A short time later, I went to see my Uncle Mendel and he told me to come to his apartment on Smtosze Street. From there on, for three or more years, I lived with him. In his house I found a different atmosphere and relationship with all my uncles and aunts and their children. Eventually my close relationship with my cousin Shmuel Mayer faded away and almost disappeared altogether.

One thing of my many experiences in Warsaw had a great deal to do with forming my different ideas and beliefs of what's going on in Jewish life and also general ideas. Every Saturday morning my Uncle Mendel belonged to a discussion group of about twenty or thirty people. They got together in private homes. Those discussions opened my mind and some of them I never forgot.

All the time that I lived in Warsaw many things happened and I learned a lot. I'm not going to bring all that into this short story. But one thing I must mention now is that being all those years in Warsaw, I broke away from the influence of the P.P.S. way of thinking. There I became a member the Jewish Socialist Bund.
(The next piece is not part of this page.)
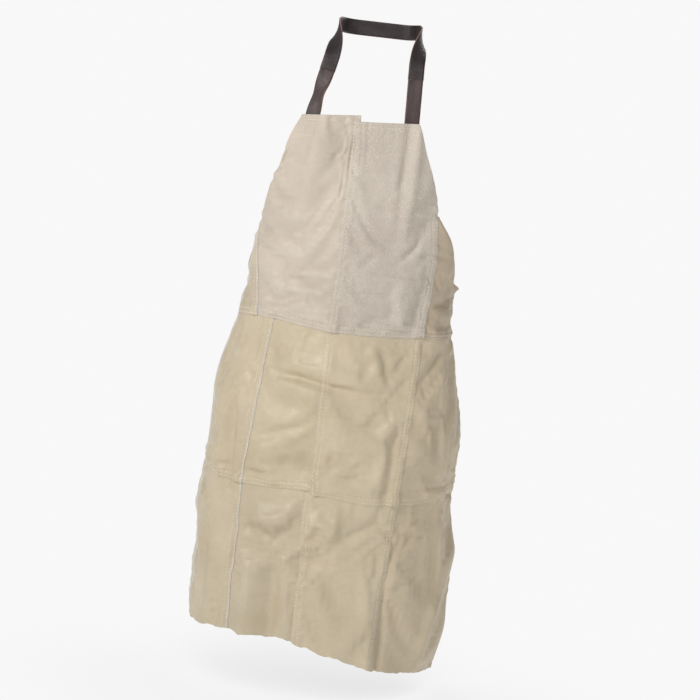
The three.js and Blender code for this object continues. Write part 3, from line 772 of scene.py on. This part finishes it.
def stitch_mesh(name, place_on, rows, thread, pitch=PITCH, radius=0.6):
    """Thread stitches along rows of points; place_on(first, second, height) maps a leather's two
    coordinates and a height over its face into the frame."""
    along, across, above, faces = stitch_shape(5, 6, 0.39 * pitch, radius)
    centres, ahead = [], []
    for row in rows:
        row = np.asarray(row, float)
        lengths = np.concatenate([[0], np.cumsum(np.linalg.norm(np.diff(row, axis=0), axis=1))])
        stops = np.arange(pitch / 2, lengths[-1], pitch)
        near, at, far = (np.stack([np.interp(stops + d, lengths, row[:, k]) for k in (0, 1)], -1)
                         for d in (-1, 0, 1))
        centres.append(at)
        ahead.append((far - near) / np.linalg.norm(far - near, axis=1, keepdims=True))
    centres, ahead = np.concatenate(centres), np.concatenate(ahead)
    beside = np.stack([-ahead[:, 1], ahead[:, 0]], -1)
    spots = centres[:, None] + ahead[:, None] * along[:, None] + beside[:, None] * across[:, None]
    first, second = spots[..., 0].ravel(), spots[..., 1].ravel()
    points = place_on(first, second, np.tile(above, len(centres)))
    offsets = np.arange(len(centres))[:, None, None] * len(along)
    place = np.stack([first, second, np.tile(across, len(centres))], -1)
    return fast_mesh(name, points, (faces + offsets).reshape(-1, 4), place, [thread])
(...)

On every holiday I had to visit my small town of Gombin, especially on the holiday of Pesach. In spite of all my ideas, I could not break away from the beautiful sedarim that my father celebrated mostly with invited relatives or poor strangers on those occasions.

 

Another very important thing was that during my occasional visits to Gombin, I found am organization which I belonged to and believed in. This was the party of the Jewish Socialist Bund. This party was greatly influential in Gombin until the time of 1939 when Hitler, curse his name. And his Nazi gang ran over my home town and that whole section of Poland and destroyed everything.